- _SHORT TASK_: Copy out, exactly and without additions, the lines from the one that contains "The Blender code" to the one that contains "pressed cup: a", both ends included.

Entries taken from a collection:
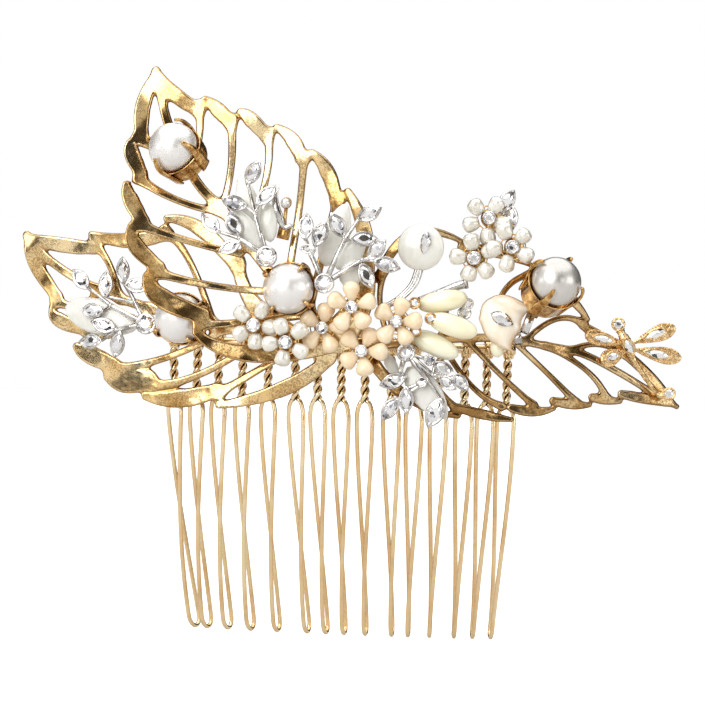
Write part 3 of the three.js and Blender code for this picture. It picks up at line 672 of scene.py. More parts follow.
def arc(points, count):
    """Smooth bow through a start, a middle and an end point."""
    start, middle, end = (np.array(p, float) for p in points)
    pull = 2 * middle - (start + end) / 2
    ts = np.linspace(0, 1, count)[:, None]
    return (1 - ts) ** 2 * start + 2 * ts * (1 - ts) * pull + ts ** 2 * end


def shifted(line, offset):
    """The line moved sideways: positive to the left of travel, by an amount for each point."""
    along = np.gradient(line, axis=0)
    along /= np.linalg.norm(along, axis=1)[:, None]
    return line + np.stack([-along[:, 1], along[:, 0]], 1) * np.asarray(offset)[:, None]


def leaf_field(leaf, px, pz):
    """Signed distance to the leaf's metal, negative inside."""
    count = 14
    base_x, base_z, base_r = leaf["base"]
    field = np.hypot(px - base_x, pz - base_z) - base_r
    midrib = spline(leaf["midrib"], 40)
    rim_scale, vein_scale, fillet = leaf.get("slim", (1.0, 1.0, LEAF_FILLET))
    half = np.linspace(0.75, 1.0, 40) * vein_scale
    field = smooth_min(field, stroke_distance(px, pz, midrib, half), fillet)
    ts = np.linspace(0, 1, count)
    for side, sign in (("left_lobes", 1), ("right_lobes", -1)):
        for number, lobe in enumerate(leaf[side]):
            start = 0.3 if number == 0 else 0.62
            half = np.interp(ts, [0, 0.2, 0.5, 0.8, 1], [start, 1.0, 1.35, 1.3, 1.05])
            half = half * rim_scale * (lobe[3] if len(lobe) > 3 else 1.0)
            line = shifted(arc(lobe[:3], count), sign * half)
            field = smooth_min(field, stroke_distance(px, pz, line, half), fillet)
    for vein in leaf["veins"]:
        half = np.interp(ts, [0, 0.5, 0.85, 1], [0.66, 0.6, 0.72, 1.0]) * vein_scale
        field = smooth_min(field, stroke_distance(px, pz, arc(vein, count), half), fillet)
    return field


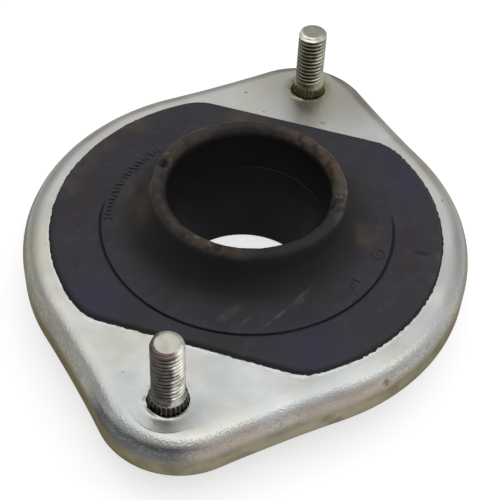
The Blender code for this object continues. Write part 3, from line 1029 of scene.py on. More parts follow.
@dataclass
class PressedShell:
    """The pressed cup: a flat face, a drawn bend and a short wall, with three holes."""

    layout: MountLayout
    plan: LensPlan
    sheet: float = 3.0 * MM
    bend_radius: float = 5.5 * MM
    edge_radius: float = 0.3 * MM
    opening_radius: float = 37.0 * MM
    hole_radius: float = 5.04 * MM
    face_spacing: float = 1.15 * MM
    row_share: float = 0.866
    welded_share: float = 0.55
    unevenness: float = 0.035 * MM
    burr_height: float = 0.42 * MM
    burr_radius: float = 5.42 * MM
    burr_width: float = 0.33 * MM
    bare_way: Point2 = (0.85, -0.53)
    halo_radius: float = 6.9 * MM
    halo_width: float = 1.2 * MM
    halo_depth: float = 0.05 * MM
    edge_dent: Spot = Spot(-36.2, -46.6, 20.0, 2.0)
    edge_dent_depth: float = 0.35 * MM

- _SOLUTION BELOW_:
The Blender code for this object continues. Write part 3, from line 1029 of scene.py on. More parts follow.
@dataclass
class PressedShell:
    """The pressed cup: a flat face, a drawn bend and a short wall, with three holes."""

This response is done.